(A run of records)
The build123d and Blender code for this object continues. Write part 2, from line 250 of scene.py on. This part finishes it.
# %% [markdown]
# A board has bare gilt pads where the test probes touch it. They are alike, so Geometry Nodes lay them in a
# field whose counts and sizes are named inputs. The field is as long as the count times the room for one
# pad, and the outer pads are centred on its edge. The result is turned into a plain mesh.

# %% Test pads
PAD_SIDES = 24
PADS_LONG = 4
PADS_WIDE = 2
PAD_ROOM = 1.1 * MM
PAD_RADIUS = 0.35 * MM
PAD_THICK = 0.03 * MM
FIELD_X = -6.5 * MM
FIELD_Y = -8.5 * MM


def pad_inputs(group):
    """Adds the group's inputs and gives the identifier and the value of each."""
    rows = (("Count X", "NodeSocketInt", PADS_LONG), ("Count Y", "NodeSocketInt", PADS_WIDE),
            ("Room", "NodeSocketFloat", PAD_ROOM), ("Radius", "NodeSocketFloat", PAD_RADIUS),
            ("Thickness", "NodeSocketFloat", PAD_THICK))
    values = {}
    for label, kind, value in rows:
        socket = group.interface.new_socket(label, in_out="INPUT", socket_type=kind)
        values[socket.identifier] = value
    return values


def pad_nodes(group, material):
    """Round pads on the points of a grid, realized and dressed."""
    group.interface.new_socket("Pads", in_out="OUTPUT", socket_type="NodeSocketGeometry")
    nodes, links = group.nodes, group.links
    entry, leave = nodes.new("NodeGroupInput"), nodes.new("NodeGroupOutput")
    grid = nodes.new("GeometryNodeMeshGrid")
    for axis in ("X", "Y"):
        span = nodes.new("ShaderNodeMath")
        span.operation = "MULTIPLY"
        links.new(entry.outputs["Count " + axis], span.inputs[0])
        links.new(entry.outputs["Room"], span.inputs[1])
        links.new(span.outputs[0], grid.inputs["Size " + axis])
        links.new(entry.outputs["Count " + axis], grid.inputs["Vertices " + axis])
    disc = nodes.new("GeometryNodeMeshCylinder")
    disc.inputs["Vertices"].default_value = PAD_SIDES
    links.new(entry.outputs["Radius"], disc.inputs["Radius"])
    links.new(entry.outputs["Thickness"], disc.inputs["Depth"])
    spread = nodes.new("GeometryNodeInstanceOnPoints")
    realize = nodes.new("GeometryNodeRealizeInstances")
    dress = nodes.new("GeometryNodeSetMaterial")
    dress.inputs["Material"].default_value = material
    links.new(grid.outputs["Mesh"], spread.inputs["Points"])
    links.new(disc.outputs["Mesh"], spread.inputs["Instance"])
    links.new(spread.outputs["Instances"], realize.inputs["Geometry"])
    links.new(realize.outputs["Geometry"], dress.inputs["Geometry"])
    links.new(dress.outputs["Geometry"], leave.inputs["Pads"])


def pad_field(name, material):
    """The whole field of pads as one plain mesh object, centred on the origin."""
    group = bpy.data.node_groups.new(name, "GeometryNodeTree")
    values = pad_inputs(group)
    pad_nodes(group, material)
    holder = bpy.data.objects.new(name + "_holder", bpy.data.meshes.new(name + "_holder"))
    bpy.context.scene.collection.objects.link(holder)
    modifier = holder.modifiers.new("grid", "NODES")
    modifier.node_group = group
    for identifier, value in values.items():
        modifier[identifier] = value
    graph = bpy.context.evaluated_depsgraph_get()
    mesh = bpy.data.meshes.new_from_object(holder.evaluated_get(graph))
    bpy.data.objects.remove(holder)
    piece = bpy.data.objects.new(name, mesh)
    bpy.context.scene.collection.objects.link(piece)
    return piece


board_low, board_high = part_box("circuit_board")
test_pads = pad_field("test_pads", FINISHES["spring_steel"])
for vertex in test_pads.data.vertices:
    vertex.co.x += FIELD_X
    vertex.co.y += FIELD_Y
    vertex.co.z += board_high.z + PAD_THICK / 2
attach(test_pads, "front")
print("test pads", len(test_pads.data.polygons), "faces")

--

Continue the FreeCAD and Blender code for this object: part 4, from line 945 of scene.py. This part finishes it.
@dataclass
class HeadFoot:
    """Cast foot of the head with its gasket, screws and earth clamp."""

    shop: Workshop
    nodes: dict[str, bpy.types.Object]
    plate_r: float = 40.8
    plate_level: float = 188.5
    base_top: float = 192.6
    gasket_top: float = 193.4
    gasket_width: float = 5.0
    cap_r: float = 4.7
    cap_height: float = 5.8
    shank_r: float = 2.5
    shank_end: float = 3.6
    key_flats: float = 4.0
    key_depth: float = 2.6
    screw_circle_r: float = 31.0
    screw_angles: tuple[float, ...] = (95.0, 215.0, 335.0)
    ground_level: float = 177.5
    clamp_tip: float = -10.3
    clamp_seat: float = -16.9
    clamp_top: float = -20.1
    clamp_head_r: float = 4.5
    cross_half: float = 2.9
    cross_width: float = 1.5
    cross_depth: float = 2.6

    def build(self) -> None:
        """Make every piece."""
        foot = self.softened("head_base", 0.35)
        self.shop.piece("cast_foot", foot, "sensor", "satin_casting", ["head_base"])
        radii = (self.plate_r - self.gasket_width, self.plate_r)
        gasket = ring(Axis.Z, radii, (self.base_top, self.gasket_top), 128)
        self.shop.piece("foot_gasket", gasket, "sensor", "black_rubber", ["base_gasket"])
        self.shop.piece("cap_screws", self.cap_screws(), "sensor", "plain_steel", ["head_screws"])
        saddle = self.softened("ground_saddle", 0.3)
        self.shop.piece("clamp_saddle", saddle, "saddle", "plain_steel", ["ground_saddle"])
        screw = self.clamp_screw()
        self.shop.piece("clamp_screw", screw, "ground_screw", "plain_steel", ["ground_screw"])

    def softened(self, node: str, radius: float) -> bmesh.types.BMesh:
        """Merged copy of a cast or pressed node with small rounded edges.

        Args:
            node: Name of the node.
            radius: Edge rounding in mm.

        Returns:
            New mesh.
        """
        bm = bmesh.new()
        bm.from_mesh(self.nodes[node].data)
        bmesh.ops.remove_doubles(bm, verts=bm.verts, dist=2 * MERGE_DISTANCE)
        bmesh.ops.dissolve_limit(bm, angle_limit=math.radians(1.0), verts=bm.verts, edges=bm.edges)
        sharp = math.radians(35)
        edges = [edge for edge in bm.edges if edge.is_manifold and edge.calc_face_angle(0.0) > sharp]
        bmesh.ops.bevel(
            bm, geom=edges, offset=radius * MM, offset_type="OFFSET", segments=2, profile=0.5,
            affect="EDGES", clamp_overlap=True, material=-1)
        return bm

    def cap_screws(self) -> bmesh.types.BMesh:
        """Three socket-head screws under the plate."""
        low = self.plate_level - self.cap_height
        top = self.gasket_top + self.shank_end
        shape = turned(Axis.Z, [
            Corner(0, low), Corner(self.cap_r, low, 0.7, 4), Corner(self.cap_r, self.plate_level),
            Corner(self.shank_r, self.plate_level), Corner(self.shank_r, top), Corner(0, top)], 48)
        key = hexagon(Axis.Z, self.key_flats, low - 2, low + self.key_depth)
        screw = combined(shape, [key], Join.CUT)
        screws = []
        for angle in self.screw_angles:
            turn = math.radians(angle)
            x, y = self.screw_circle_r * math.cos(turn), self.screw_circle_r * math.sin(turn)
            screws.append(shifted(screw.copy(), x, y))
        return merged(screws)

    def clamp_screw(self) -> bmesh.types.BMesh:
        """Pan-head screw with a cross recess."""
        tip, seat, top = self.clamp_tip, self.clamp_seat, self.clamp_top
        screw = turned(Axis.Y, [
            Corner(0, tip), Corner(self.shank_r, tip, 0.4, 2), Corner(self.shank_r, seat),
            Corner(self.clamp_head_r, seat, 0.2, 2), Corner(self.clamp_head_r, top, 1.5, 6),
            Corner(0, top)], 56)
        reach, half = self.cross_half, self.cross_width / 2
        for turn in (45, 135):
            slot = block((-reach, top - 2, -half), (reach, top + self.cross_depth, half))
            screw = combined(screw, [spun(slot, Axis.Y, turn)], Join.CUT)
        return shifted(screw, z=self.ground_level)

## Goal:
Print the lines from the line with "Continue the FreeCAD" to the line with "foot of the" exactly, and print nothing else. Both of those lines are included.

## Answer to the problem:
Continue the FreeCAD and Blender code for this object: part 4, from line 945 of scene.py. This part finishes it.
@dataclass
class HeadFoot:
    """Cast foot of the head with its gasket, screws and earth clamp."""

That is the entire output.